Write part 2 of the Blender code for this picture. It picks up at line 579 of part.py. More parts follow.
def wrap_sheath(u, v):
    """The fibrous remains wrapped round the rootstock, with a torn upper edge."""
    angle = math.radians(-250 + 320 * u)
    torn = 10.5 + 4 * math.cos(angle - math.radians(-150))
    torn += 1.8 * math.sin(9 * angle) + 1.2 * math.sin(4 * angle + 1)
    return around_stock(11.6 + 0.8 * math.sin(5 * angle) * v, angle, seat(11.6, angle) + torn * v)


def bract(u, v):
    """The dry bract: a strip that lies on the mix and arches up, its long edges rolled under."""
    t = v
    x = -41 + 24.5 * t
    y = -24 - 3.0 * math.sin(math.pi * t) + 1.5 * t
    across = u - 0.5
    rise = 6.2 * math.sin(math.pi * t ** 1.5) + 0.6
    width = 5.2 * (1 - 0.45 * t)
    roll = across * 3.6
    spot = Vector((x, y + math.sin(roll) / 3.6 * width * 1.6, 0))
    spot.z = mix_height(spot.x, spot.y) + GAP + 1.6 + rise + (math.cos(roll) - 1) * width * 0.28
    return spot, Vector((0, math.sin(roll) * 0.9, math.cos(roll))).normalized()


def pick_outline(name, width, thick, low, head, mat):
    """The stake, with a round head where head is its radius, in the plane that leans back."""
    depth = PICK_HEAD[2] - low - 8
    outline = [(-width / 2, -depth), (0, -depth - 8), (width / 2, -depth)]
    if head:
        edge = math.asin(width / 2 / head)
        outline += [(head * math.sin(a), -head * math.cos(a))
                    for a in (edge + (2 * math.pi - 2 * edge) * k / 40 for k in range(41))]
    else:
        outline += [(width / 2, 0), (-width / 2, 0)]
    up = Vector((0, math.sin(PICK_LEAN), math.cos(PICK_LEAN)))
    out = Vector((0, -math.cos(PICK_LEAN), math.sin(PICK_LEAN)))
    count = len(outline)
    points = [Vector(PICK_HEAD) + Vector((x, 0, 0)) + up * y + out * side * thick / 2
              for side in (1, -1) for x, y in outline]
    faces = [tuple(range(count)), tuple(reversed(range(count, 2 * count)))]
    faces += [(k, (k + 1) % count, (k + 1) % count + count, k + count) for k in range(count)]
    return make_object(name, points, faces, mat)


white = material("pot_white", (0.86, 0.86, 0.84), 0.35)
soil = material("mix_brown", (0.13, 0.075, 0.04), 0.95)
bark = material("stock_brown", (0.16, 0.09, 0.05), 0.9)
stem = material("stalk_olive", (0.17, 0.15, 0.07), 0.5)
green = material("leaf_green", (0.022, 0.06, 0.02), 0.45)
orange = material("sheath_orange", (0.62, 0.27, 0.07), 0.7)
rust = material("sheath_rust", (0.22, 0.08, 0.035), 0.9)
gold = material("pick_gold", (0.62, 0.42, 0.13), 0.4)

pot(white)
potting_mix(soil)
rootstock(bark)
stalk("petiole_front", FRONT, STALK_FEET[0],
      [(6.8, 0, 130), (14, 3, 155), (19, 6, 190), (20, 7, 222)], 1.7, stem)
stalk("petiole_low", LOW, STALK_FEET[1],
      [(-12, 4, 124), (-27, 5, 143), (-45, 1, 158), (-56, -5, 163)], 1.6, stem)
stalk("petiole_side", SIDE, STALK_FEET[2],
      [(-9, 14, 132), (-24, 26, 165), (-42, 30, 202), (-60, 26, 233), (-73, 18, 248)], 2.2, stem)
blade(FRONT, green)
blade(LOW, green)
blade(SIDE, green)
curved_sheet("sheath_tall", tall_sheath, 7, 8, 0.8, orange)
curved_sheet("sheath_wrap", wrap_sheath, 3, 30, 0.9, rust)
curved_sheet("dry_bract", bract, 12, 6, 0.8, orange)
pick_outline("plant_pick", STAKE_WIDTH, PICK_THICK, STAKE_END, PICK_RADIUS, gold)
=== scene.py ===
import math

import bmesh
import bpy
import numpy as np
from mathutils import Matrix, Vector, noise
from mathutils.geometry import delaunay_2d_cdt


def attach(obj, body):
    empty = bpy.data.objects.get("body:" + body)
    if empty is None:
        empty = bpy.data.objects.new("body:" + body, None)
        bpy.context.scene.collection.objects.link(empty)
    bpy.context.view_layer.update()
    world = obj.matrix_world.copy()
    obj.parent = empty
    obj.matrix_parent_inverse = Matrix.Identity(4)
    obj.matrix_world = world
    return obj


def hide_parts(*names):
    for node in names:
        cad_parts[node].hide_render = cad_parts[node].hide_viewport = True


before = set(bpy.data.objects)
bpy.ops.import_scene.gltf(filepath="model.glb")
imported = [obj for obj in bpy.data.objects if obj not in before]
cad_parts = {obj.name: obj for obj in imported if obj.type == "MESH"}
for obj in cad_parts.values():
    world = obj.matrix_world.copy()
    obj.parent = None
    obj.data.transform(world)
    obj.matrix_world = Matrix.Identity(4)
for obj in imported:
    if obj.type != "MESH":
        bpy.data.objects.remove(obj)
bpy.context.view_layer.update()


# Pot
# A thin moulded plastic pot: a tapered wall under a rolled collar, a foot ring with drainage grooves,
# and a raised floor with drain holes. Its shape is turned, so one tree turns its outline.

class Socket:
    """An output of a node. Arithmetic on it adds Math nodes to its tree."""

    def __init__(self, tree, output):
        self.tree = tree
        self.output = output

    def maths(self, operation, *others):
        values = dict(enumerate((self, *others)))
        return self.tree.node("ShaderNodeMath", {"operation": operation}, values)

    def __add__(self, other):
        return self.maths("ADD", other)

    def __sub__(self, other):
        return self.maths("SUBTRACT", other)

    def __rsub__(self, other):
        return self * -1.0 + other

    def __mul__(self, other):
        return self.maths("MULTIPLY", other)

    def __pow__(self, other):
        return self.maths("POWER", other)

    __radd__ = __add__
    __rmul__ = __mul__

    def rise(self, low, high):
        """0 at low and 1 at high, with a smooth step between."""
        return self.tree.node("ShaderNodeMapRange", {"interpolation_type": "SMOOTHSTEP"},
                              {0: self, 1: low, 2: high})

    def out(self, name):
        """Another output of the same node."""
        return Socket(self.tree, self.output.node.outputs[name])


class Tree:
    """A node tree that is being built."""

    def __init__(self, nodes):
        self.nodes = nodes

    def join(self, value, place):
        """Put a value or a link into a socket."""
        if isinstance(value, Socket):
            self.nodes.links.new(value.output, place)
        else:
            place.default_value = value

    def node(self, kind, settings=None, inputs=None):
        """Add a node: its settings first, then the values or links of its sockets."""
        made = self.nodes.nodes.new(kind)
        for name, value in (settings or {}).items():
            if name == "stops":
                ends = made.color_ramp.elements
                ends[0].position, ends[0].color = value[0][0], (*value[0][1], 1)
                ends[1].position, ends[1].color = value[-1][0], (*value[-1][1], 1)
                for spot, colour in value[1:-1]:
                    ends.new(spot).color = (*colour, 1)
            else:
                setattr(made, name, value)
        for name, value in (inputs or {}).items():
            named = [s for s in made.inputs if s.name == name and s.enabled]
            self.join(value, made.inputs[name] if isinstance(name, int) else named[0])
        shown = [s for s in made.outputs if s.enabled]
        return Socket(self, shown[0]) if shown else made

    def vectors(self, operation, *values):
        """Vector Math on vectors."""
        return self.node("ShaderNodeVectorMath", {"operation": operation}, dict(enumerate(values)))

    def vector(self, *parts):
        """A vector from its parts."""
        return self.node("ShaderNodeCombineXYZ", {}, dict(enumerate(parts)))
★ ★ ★
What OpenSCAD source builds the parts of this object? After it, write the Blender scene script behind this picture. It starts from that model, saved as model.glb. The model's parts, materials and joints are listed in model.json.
★ ★ ★
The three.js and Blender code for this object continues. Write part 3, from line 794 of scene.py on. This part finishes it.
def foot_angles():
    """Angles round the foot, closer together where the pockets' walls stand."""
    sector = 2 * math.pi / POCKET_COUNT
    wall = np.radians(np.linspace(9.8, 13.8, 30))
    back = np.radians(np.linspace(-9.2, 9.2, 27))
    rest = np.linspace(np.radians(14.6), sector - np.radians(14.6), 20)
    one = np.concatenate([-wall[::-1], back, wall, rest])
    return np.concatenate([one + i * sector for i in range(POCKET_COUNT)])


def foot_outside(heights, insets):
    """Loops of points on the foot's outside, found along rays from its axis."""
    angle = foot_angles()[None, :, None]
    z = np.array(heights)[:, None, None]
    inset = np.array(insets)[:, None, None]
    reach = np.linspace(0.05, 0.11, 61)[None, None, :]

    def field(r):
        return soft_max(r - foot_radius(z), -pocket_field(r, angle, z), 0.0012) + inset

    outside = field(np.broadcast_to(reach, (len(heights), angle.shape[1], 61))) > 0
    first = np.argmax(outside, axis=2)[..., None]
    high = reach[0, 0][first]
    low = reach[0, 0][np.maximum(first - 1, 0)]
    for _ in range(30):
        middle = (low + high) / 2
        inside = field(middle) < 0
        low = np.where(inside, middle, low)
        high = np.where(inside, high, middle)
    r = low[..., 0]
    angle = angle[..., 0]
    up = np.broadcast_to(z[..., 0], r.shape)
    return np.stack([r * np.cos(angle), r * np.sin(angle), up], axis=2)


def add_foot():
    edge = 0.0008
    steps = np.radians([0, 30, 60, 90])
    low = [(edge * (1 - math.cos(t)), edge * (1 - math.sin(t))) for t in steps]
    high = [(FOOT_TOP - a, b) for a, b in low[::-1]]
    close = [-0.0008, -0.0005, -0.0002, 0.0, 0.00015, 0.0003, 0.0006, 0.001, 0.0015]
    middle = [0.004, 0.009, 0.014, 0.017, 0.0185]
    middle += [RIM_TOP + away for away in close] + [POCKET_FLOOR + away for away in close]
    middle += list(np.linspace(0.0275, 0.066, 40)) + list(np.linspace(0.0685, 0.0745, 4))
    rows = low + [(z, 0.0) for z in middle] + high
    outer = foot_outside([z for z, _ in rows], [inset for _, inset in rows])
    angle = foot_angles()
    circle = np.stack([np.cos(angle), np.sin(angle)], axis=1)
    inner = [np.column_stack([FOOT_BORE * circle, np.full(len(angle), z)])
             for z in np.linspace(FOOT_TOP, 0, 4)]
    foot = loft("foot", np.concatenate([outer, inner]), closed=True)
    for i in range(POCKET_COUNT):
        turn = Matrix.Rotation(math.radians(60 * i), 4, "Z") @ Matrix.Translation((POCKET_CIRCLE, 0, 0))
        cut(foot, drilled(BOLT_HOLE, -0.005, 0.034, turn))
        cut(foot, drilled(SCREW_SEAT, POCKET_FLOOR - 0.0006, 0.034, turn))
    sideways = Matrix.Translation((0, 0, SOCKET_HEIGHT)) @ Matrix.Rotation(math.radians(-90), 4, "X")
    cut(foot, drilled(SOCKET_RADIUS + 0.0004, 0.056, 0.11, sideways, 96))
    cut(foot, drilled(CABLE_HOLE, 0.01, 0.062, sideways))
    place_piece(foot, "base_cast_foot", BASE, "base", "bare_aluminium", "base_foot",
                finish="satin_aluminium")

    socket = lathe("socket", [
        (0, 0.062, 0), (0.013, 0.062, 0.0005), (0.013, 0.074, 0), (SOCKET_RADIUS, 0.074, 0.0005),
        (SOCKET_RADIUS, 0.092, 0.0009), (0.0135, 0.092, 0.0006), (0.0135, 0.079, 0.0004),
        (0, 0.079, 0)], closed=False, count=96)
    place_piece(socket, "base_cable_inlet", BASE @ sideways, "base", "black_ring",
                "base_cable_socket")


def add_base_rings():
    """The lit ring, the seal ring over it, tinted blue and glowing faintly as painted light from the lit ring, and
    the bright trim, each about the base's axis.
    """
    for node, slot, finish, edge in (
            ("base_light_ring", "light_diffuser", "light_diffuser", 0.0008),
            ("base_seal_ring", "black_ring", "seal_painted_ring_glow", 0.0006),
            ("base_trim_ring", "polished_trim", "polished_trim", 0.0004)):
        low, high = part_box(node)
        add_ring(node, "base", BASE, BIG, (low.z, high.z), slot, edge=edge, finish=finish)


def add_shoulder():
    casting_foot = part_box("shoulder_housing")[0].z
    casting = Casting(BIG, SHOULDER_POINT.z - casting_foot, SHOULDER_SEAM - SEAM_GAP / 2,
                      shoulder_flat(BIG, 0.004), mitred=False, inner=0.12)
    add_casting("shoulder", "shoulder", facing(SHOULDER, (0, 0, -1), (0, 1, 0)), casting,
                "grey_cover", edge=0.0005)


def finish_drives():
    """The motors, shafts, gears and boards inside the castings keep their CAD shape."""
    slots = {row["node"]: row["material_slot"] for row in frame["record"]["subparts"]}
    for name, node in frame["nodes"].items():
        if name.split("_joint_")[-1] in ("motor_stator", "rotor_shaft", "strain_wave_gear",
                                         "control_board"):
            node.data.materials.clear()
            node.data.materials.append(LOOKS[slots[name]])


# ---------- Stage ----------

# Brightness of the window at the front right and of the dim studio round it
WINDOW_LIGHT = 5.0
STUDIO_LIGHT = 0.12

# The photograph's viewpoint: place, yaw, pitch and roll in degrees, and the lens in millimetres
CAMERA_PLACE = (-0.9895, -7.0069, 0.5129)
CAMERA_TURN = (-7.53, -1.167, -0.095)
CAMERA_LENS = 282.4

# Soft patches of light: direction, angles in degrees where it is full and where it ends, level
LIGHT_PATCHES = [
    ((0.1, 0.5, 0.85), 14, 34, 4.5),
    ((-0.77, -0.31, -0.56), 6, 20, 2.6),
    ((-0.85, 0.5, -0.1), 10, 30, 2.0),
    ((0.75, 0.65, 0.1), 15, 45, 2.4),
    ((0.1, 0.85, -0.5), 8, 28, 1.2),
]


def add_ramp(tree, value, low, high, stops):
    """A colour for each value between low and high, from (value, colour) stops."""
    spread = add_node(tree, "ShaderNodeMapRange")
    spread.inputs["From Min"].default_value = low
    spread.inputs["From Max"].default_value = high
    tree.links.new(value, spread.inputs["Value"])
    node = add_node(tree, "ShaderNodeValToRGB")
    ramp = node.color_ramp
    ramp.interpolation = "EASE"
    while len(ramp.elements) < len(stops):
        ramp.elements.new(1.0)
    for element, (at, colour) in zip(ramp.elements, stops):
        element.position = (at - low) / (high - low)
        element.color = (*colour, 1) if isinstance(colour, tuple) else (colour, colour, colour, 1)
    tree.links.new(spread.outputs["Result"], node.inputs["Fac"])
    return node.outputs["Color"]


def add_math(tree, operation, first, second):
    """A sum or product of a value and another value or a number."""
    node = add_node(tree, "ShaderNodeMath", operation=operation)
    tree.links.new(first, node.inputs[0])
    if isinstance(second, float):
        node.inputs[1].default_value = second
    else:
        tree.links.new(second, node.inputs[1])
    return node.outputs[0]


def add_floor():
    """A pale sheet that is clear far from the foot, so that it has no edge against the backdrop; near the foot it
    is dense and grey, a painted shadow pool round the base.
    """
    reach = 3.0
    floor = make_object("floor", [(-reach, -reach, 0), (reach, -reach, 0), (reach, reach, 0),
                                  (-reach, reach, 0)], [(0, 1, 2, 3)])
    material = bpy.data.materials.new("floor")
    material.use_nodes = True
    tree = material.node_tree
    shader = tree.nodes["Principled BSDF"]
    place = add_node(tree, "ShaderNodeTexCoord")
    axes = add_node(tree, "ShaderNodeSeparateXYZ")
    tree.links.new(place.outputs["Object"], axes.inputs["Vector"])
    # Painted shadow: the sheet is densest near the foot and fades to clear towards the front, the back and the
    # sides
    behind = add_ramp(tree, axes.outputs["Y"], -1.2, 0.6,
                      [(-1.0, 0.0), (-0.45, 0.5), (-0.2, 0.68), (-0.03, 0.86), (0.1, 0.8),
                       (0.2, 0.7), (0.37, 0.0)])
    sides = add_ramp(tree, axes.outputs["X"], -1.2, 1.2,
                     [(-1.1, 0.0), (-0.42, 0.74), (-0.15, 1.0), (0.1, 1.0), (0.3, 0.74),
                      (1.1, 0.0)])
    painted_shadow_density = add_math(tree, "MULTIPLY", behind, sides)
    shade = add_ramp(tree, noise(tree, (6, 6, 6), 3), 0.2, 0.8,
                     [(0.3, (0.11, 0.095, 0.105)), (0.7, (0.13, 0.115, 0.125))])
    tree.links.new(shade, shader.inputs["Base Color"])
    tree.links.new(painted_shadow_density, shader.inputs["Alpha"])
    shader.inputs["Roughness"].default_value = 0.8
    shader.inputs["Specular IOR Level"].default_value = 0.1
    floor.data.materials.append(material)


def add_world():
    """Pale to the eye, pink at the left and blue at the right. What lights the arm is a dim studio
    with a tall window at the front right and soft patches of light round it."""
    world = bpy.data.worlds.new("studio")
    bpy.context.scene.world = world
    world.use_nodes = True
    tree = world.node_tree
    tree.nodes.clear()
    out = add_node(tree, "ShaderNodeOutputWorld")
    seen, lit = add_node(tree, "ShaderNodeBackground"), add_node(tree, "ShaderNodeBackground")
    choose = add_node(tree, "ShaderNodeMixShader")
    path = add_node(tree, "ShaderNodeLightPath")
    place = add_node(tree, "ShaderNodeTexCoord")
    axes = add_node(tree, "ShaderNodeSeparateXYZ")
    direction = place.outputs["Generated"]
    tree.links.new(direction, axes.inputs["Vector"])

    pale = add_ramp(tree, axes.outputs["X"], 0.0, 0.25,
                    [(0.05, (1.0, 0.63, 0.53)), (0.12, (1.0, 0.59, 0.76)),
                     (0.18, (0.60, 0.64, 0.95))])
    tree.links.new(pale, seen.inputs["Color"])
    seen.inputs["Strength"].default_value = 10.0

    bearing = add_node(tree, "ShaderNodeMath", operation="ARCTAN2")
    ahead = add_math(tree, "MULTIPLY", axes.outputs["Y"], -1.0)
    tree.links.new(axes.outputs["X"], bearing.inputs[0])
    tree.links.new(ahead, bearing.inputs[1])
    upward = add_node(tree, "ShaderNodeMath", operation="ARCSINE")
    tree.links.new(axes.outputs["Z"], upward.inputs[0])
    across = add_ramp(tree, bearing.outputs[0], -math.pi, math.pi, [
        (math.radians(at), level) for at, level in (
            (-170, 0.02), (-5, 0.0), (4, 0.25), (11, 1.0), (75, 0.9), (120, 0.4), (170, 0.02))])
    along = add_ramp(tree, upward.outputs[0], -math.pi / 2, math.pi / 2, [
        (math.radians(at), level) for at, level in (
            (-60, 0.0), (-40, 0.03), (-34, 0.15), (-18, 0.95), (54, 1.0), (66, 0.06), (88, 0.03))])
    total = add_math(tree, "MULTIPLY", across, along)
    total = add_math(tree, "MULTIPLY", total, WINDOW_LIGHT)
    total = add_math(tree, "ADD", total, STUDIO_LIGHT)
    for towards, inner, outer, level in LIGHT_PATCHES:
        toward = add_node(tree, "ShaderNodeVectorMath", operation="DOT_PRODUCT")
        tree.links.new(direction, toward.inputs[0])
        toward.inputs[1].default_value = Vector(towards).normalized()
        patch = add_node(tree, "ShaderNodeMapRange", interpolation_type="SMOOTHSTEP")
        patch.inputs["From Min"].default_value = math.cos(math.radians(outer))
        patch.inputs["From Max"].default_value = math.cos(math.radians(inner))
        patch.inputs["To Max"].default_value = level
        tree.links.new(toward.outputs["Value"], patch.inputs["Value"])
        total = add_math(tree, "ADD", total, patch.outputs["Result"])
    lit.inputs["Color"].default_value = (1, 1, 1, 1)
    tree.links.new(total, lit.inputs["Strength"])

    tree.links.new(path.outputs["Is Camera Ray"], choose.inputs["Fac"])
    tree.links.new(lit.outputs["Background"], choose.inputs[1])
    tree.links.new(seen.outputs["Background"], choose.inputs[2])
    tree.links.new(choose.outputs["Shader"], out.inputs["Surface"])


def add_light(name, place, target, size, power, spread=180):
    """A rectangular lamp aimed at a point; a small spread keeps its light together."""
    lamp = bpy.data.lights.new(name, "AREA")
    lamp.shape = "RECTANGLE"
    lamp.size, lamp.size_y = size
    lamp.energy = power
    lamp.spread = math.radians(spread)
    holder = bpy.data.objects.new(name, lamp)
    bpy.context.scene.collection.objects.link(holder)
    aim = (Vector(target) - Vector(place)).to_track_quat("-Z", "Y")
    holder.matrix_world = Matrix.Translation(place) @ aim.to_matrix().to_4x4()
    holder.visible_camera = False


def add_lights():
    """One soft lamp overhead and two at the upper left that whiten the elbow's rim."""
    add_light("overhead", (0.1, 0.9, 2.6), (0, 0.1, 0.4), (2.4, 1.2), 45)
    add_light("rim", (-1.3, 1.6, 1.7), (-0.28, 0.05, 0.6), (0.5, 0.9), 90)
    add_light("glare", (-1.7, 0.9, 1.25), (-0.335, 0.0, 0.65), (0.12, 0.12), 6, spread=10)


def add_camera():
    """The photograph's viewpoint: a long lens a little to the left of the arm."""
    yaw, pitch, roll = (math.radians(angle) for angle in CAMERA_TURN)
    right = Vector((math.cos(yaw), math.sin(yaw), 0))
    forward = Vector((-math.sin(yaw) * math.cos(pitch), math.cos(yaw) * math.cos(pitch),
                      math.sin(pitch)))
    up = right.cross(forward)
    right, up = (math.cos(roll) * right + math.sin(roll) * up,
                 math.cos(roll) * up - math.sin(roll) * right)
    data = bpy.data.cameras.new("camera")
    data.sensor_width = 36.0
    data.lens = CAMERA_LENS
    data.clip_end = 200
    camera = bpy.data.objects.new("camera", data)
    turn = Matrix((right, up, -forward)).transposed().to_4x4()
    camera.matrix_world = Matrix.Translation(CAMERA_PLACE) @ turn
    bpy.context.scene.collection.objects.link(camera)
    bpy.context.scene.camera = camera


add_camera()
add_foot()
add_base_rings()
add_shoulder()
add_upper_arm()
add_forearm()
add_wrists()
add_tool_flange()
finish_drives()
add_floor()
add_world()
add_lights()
★ ★ ★
In the listing above, locate the line containing "bpy.context.scene.collection.objects.link(empty)" and the line containing "imported = [obj". Extract those two lines and every line between them, exactly as written, and only those.

→ **RESULT OF THE EXERCISE**:
        bpy.context.scene.collection.objects.link(empty)
    bpy.context.view_layer.update()
    world = obj.matrix_world.copy()
    obj.parent = empty
    obj.matrix_parent_inverse = Matrix.Identity(4)
    obj.matrix_world = world
    return obj


def hide_parts(*names):
    for node in names:
        cad_parts[node].hide_render = cad_parts[node].hide_viewport = True


before = set(bpy.data.objects)
bpy.ops.import_scene.gltf(filepath="model.glb")
imported = [obj for obj in bpy.data.objects if obj not in before]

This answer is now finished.